Near the many lakes there were still pictures demanding to be shot.
With little wind the grasses along the roadside showed clearly, even if it took multiple shots to convince the camera to put
everything in focus.
Pockets of islands near the shore still retained enough warmth to retain color, even if flowers had disappeared from the lily pads. Many branches formerly hidden suddenly showed their true forms.
By this time I had been gifted with my first sighting (of two) of a bald eagle. Of course it flew right over the car and across the lake so quickly there was no time for the camera, either time. But it (or possibly they) were not the only birds still hanging out in the area. There was a family of trumpeters swans which obligingly swam close to the road, allowing for some shots.
These were not the only swans in the area, but the others were either just white dots on the far side of the lakes, or so close to the banks any shot was impossible for all the grasses they tucked themselves under while foraging. In the case of trumpeters, the only swans I've had the opportunity for long observations of, they feed by basically turning upside down, feet up, and scarfing weeds off the lake bottoms. Over the years I've caught shots of them with long strings of vegetation dangling from their beaks down into the water. It never seemed to bother them.

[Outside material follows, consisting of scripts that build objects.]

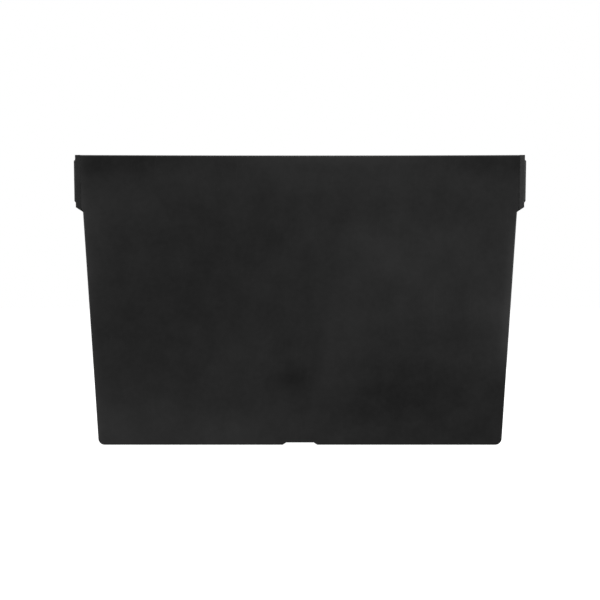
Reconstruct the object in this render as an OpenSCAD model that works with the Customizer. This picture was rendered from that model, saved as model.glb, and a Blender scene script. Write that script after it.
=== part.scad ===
// Divider for an attached lid tote: one flat panel that drops across the tote,
// with a moulded end rail clipped over each ear. +X to the right, +Y to the back,
// +Z up, origin at the middle of the foot.

/* [Panel] */
// Height of the panel, foot to top edge
panel_h = 289.8; // [220:0.1:360]
// Thickness of the panel
panel_t = 3; // [2.4:0.1:5]
// Thickness of the tongue at each end of the panel, inside the rails
tongue_t = 1.4; // [1.2:0.1:2]
// Width just under the shoulders
body_top_w = 434; // [400:1:436]
// Width across the foot, before its corners are rounded
foot_w = 402.5; // [360:0.5:420]
// Radius of the two bottom corners
corner_r = 6.5; // [2:0.5:12]

/* [Ears] */
// Width at the top edge, over both end rails
top_w = 450; // [448:1:460]
// Height of an ear, top edge to the outer end of its shoulder
ear_h = 52.3; // [40:0.1:70]
// How far each ear's end leans in over the height of the ear
ear_lean = 0.9; // [0:0.1:2]
// Slope of the shoulders and of the notch's ends, from level
shoulder_angle = 33.5; // [25:0.5:45]

/* [Foot notch] */
// Width of the notch at its roof
notch_w = 27.6; // [15:0.1:60]
// Depth of the notch
notch_depth = 2.3; // [1:0.1:6]

/* [End rails] */
// Width of a rail, seen from the front
rail_w = 5.4; // [4.5:0.1:5.6]
// Thickness of a rail at its inner edges, front to back
rail_t = 3.8; // [3.6:0.1:8]
// Thickness of a rail at its outer face, front to back
nose_t = 2.6; // [2.4:0.1:5]
// Thickness of the rail's web, outside the panel's edge
rail_web = 1; // [0.8:0.1:1.5]
// Chamfer along the rail's four long edges
rail_chamfer = 0.4; // [0.2:0.1:0.5]
// Width of the grip rib on the rail's outer face, front to back
rib_t = 1.6; // [1:0.1:1.8]
// Length of the grip rib
rib_length = 43.5; // [30:0.5:45]
// Distance from the top edge down to the grip rib
rib_drop = 4.6; // [3:0.1:8]
// How far the grip rib stands out
rib_proud = 1.3; // [0.4:0.1:1.5]
// Length of the ramp at each end of the grip rib
rib_ramp = 1.6; // [0.5:0.1:3]

/* [Snap fit] */
// Distance from the rail's outer face to the middle of its snap ridge
snap_x = 3.4; // [2.8:0.1:3.6]
// Width of the snap ridge at its root
ridge_w = 1; // [0.6:0.1:1.2]
// Width of the snap ridge at its crest
ridge_crest = 0.4; // [0.2:0.1:0.5]
// Height of the snap ridge
ridge_h = 0.2; // [0.15:0.05:0.3]
// Clearance between ridge and groove, and past the panel's edge
snap_gap = 0.1; // [0.05:0.05:0.2]

/* [Hidden] */
$fn = 96;

lean_angle = atan(ear_lean / ear_h);
shoulder_z = panel_h - ear_h;
ear_bottom_x = top_w / 2 - ear_lean;
body_top_x = body_top_w / 2;
body_top_z = shoulder_z - (ear_bottom_x - body_top_x) * tan(shoulder_angle);
foot_x = foot_w / 2;
side_angle = atan((body_top_x - foot_x) / body_top_z);
// The panel's edge lies inside the rail, a web and a gap in from the rail's outer face.
edge_inset = (rail_web + snap_gap) / cos(lean_angle);
tongue_top_x = top_w / 2 - edge_inset;
// Where the inset edge meets the line of the shoulder
tongue_drop = edge_inset / (1 / tan(shoulder_angle) - tan(lean_angle));
tongue_bottom_z = shoulder_z - tongue_drop;
tongue_bottom_x = ear_bottom_x - edge_inset - tongue_drop * tan(lean_angle);
notch_foot_x = notch_w / 2 + notch_depth / tan(shoulder_angle);
// Corner arc: its centre stands one radius in from the foot and from the side.
corner_x = foot_x - corner_r * tan((90 - side_angle) / 2);
// Side of a cutting cube larger than the whole divider
cut = 2 * top_w;
// How far a cross-section is drawn past the faces that trim it
past = 2;
black = "#1f1f1f";
rail_black = "#1a1a1a";

// Lays a shape drawn in X and Z over the thickness t of a plate.
module upright(t) {
    translate([0, t / 2, 0])
        rotate([90, 0, 0])
            linear_extrude(height = t)
                children();
}

// Right half of the panel's outline. The circle fills the corner that the polygon steps
// around.
module half_outline() {
    polygon([
        [0, notch_depth],
        [notch_w / 2, notch_depth],
        [notch_foot_x, 0],
        [corner_x, 0],
        [corner_x, corner_r],
        [corner_x + corner_r * cos(side_angle), corner_r - corner_r * sin(side_angle)],
        [body_top_x, body_top_z],
        [tongue_bottom_x, tongue_bottom_z],
        [tongue_top_x, panel_h],
        [0, panel_h]
    ]);
    translate([corner_x, corner_r])
        circle(r = corner_r);
}

// Places children at the right-hand ear: local Z runs up the ear's leaning end,
// local X points out of it, and local zero is the rail's outer face at the top edge.
module at_ear() {
    translate([top_w / 2, 0, panel_h])
        rotate([0, lean_angle, 0])
            children();
}

// Extrudes a cross-section, drawn in X and Y, down the whole right-hand ear.
module along_ear() {
    at_ear()
        translate([0, 0, -ear_h - rail_w - past])
            linear_extrude(height = ear_h + rail_w + 2 * past)
                children();
}

// What thins the right-hand ear to a tongue inside its rail: a rebate in each face, and
// a groove in the rebate for the rail's snap ridge.
module ear_cuts() {
    groove_w = ridge_w + 2 * snap_gap;
    groove_depth = ridge_h + snap_gap;
    along_ear()
        for (side = [0, 1])
            mirror([0, side]) {
                translate([-rail_w - snap_gap, tongue_t / 2])
                    square([rail_w + past, panel_t]);
                translate([-snap_x - groove_w / 2, tongue_t / 2 - groove_depth])
                    square([groove_w, panel_t]);
            }
}

module divider_panel() {
    color(black)
        difference() {
            upright(panel_t)
                union() {
                    half_outline();
                    mirror([1, 0])
                        half_outline();
                }
            ear_cuts();
            mirror([1, 0, 0])
                ear_cuts();
        }
}

// Half of the rail's channel section, from the middle of the panel to the front. Its
// outside tapers towards the outer face, so that the rail centres itself in a slot.
module half_section() {
    slot = tongue_t / 2;
    nose = nose_t / 2;
    outer = rail_t / 2;
    taper = (outer - nose) / rail_w;
    polygon([
        [0, 0],
        [0, nose - rail_chamfer],
        [-rail_chamfer, nose + taper * rail_chamfer],
        [rail_chamfer - rail_w, outer - taper * rail_chamfer],
        [-rail_w, outer - rail_chamfer],
        [-rail_w, slot],
        [-snap_x - ridge_w / 2, slot],
        [-snap_x - ridge_crest / 2, slot - ridge_h],
        [-snap_x + ridge_crest / 2, slot - ridge_h],
        [-snap_x + ridge_w / 2, slot],
        [-rail_web, slot],
        [-rail_web, 0]
    ]);
}

// Grip rib on the rail's outer face, with a ramp at each end and its root sunk
// into the web.
module grip_rib() {
    root_x = -rail_web / 2;
    rib_end = rib_drop + rib_length;
    upright(rib_t)
        polygon([
            [root_x, -rib_drop],
            [0, -rib_drop],
            [rib_proud, -rib_drop - rib_ramp],
            [rib_proud, rib_ramp - rib_end],
            [0, -rib_end],
            [root_x, -rib_end]
        ]);
}

// Everything below the line of the right-hand shoulder.
module under_shoulder() {
    translate([ear_bottom_x, 0, shoulder_z])
        rotate([0, -shoulder_angle, 0])
            translate([-cut / 2, -cut / 2, -cut])
                cube(cut);
}

module end_rail() {
    color(rail_black)
        difference() {
            union() {
                along_ear() {
                    half_section();
                    mirror([0, 1])
                        half_section();
                }
                at_ear()
                    grip_rib();
            }
            under_shoulder();
            translate([-cut / 2, -cut / 2, panel_h])
                cube(cut);
        }
}

module end_rail_right() {
    end_rail();
}

module end_rail_left() {
    mirror([1, 0, 0])
        end_rail();
}

divider_panel();
end_rail_left();
end_rail_right();
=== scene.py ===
"""Looks of a divider for an attached lid tote: a flat moulded panel with a channel
rail clipped over each ear, in black plastic, on a pale studio floor.

The panel and the rails shown here are finer meshes of the CAD solids that they stand
for, with mould radii, a flash line, a slight warp and the marks of use. Lengths are in
metres, in the CAD frame: +X to the right, +Y to the back, +Z up.
"""
import math

import bpy
import numpy as np
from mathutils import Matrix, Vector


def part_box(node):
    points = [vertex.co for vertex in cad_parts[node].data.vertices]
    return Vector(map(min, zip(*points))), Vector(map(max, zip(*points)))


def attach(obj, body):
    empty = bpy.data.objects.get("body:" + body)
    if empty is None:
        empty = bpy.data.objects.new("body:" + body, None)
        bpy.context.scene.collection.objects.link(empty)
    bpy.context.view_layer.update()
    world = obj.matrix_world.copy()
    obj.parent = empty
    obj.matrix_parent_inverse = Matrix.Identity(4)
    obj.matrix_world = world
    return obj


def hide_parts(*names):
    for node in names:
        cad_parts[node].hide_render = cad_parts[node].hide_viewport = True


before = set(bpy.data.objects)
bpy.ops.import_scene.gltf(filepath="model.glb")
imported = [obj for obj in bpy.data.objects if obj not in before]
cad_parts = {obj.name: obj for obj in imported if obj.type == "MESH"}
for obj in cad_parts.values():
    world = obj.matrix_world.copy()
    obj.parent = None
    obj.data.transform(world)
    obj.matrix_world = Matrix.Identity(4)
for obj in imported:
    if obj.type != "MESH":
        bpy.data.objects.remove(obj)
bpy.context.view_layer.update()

BODY = "divider"
MM = 0.001

# The frame gives the panel's height, its thickness and its width at the ears.
PANEL_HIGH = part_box("divider_panel")[1]
HEIGHT = PANEL_HIGH.z
HALF_THICK = PANEL_HIGH.y
TONGUE_TOP_X = PANEL_HIGH.x

# The rest of the outline, as the CAD source has it.
BODY_TOP_X = 217 * MM
FOOT_X = 201.25 * MM
CORNER_R = 6.5 * MM
EAR_HEIGHT = 52.3 * MM
EAR_LEAN = 0.9 * MM
SHOULDER_SLOPE = math.tan(math.radians(33.5))
NOTCH_X = 13.8 * MM
NOTCH_DEPTH = 2.3 * MM
RAIL_WIDTH = 5.4 * MM
RAIL_WEB = 1 * MM
RAIL_HALF_THICK = 1.9 * MM
GAP = 0.1 * MM
NOSE_HALF_THICK = 1.3 * MM
TONGUE_HALF_THICK = 0.7 * MM
RIB_HALF_THICK = 0.8 * MM
RIB_DROP = 4.6 * MM
RIB_LENGTH = 43.5 * MM
RIB_PROUD = 1.3 * MM
RIB_RAMP = 1.6 * MM

# Mould radii and witness lines, too small for the CAD model. A rail pressed home leaves
# a narrower seam beside it than the CAD model's clearance.
SEAM_GAP = 0.03 * MM
NOTCH_R = 1.7 * MM
SHOULDER_R = 1.0 * MM
REBATE_FOOT_R = 1.6 * MM
REBATE_TOP_R = 0.6 * MM
EDGE_R = 1.1 * MM
SEAM_R = 0.12 * MM
SEAM_REACH = 1.4 * MM
SEAM_FOOT = 4 * MM
EDGE_SUPPORT = 0.3 * MM
DRAFT = 0.05 * MM
FLASH_PROUD = 0.1 * MM
FLASH_HALF_THICK = 0.13 * MM
RAIL_OUTER_R = 0.5 * MM
RAIL_INNER_R = 0.22 * MM
RAIL_END_R = 0.12 * MM
RAIL_END_SUPPORT = 0.06 * MM
RIB_FLANK = 0.2 * MM

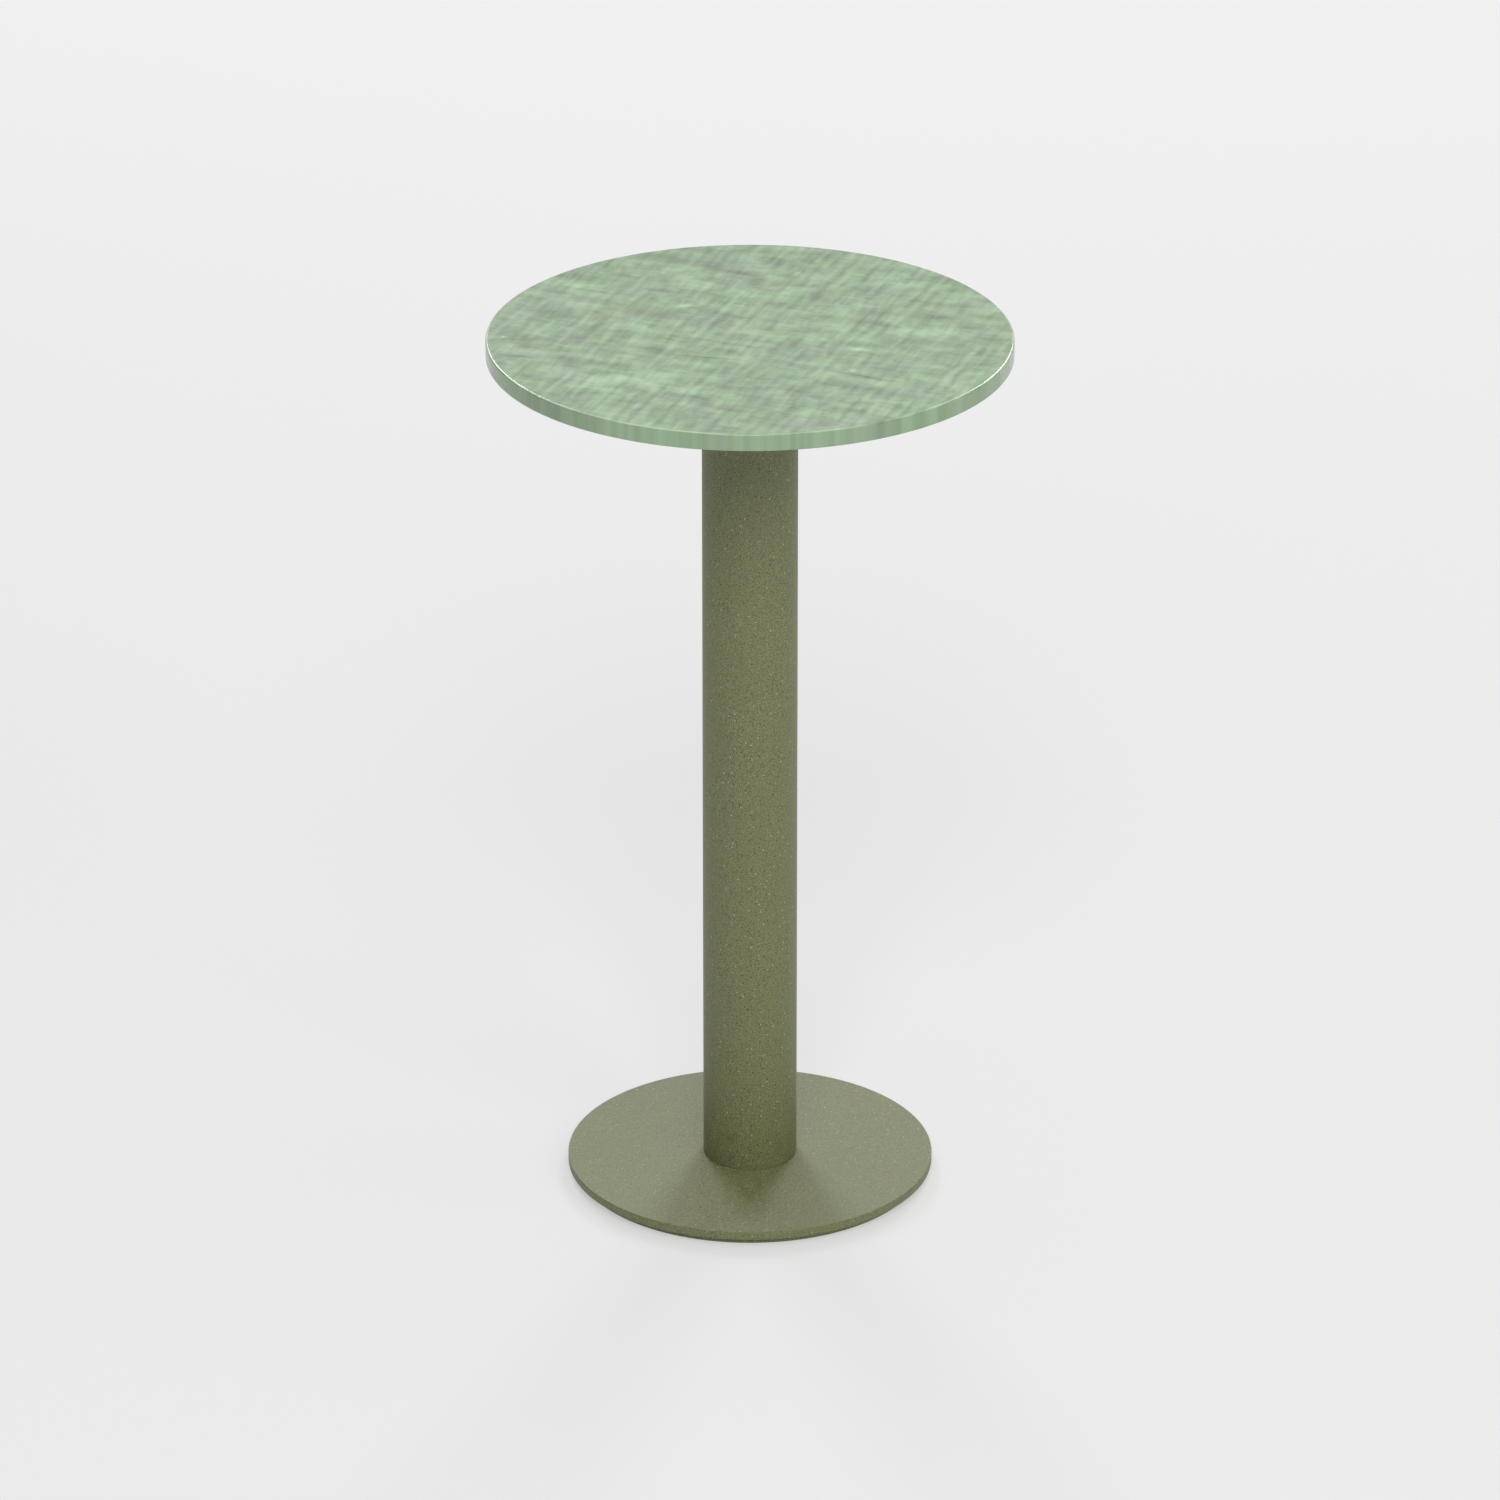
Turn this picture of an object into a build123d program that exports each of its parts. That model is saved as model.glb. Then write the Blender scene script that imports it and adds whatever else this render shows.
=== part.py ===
from build123d import *
import os

# Bar-height pedestal table with a round top, a tube column and a heavy disc base.
# Millimetres. The origin is on the floor under the middle of the table, and +Z points up.

# ---- Overall sizes ----
table_height = 1050.0
top_diameter = 600.0
top_thickness = 20.0
column_diameter = 110.0
base_diameter = 430.0

# ---- Clearances ----
spigot_clearance = 0.3      # between a spigot ring and the inside of the tube
seat_clearance = 0.05       # around a pressed, glued or screwed-in piece
running_clearance = 0.05    # around a stud that turns
axial_play = 0.2            # above and below the stud's button inside its pad
bolt_clearance = 0.5        # around a bolt that passes through a plain hole
stop_gap = 0.3              # left between a glide and its stop when it is screwed home

# ---- Tabletop and the plate that carries it ----
top_arris = 2.5             # rounding of the upper edge
top_lower_break = 0.5
top_plate_diameter = 300.0
top_plate_thickness = 5.0
gasket_thickness = 1.0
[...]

As it came closer to suppertime, it was also time to work on locating a viewpoint for watching the flocks of sandhill cranes fly in. You hear them first, that primeval call from these living dinosaurs. The spot I picked was where two other early cars had pulled over. It's always to be assumed that the first ones stopped might have a good reason for their choice, as in there was something special to see there, and not just it was their supper time. I didn't crowd them, but stayed back and rolled down the window. Yes, off in the distance I could hear a few cranes, squabbling over a spot they'd flown into earlier to claim for themselves. The squabbling would continue till the last of the thousands had arrived for the night after a day foraging in surrounding fields. I watched a couple small flocks fly over, before noticing movement along the edge of a narrow waterway.
Heads bobbed, disappeared, popped up a few feet away. These were the likely reason the other two cars had stopped. As they gradually moved out of sight upstream along the bank, I counted fifteen. I probably missed some, being distracted by trying to video landing flocks. A hour later it would likely have been nonstop flyovers and landings, but I didn't want to stay out that late this evening. I did, however, catch one shot of a flock flying over the last cranes along the stream bank.
The six airborne ones are easy to spot. So is left one on the bank, but the other one is just to its right, and partly behind a moving clump of dead leaves in my foreground, blurring it a bit. It doesn't help that it's not as white as the one it follows. It's the only shot of both grounded and flying cranes that presented itself in the half hour I sat there.
I decided to head out, having gotten everything it was possible to shoot while I was still there, plus being able to listen to the cranes as they called. I just didn't realize I wasn't quite done shooting. Do you remember that swan family?
They were now up on the road, stubbornly doing their own thing, which included a combination of posing and crossing the road and back again, stopping traffic, because of course. There's a bend in the road there so I shot through the windshield. The grey car's driver slowly stepped out and set up his tripod off his car's back bumper, so I imagine my car is in his shots as his is in mine. It was that or don't bother to shoot. I was third on the scene and nobody moved for the full ten minutes I was there. A fourth car rolled up behind me and we slowly eased around the swans who still took very little notice of us, so somebody else got a turn.
Not all cars are as thoughtful of photographers when they drive around Crex. Many just zoom past creating clouds of dust. By the time it settles the creature you wanted is long gone, and all that remains is resentment of somebody else's rudeness.
As I was exiting the way I entered (which you might have guessed from the same swan family) I saw three sandhill cranes land on the road up ahead. It was a ways, but I took a shot over the steering wheel, knowing if it was good I could seriously crop it. Then I slowly rolled foreward, took another, and carefully repeated the act. They did notice me, but each time they paid attention, nothing was moving. They went back to scouring the roadside for something. Sand for their crops? A bug catching the last bit of warmth before the sun set?

I heard it before I saw the car. Its driver paid no attention to why I might be stopped or what was ahead on the road, just plowed through as fast as was safe on the gravel. Of course they scattered. People were more considerate elsewhere, and there was plenty of "elsewhere" in the 30,000 acres of Crex. I'll be back, though I don't know if it will be before next spring or not. My last winter shot from years past was a deer skeleton, well worked over by wolves, sitting about 10 feet back from the road. I think the shot actually predates my owning a digital camera!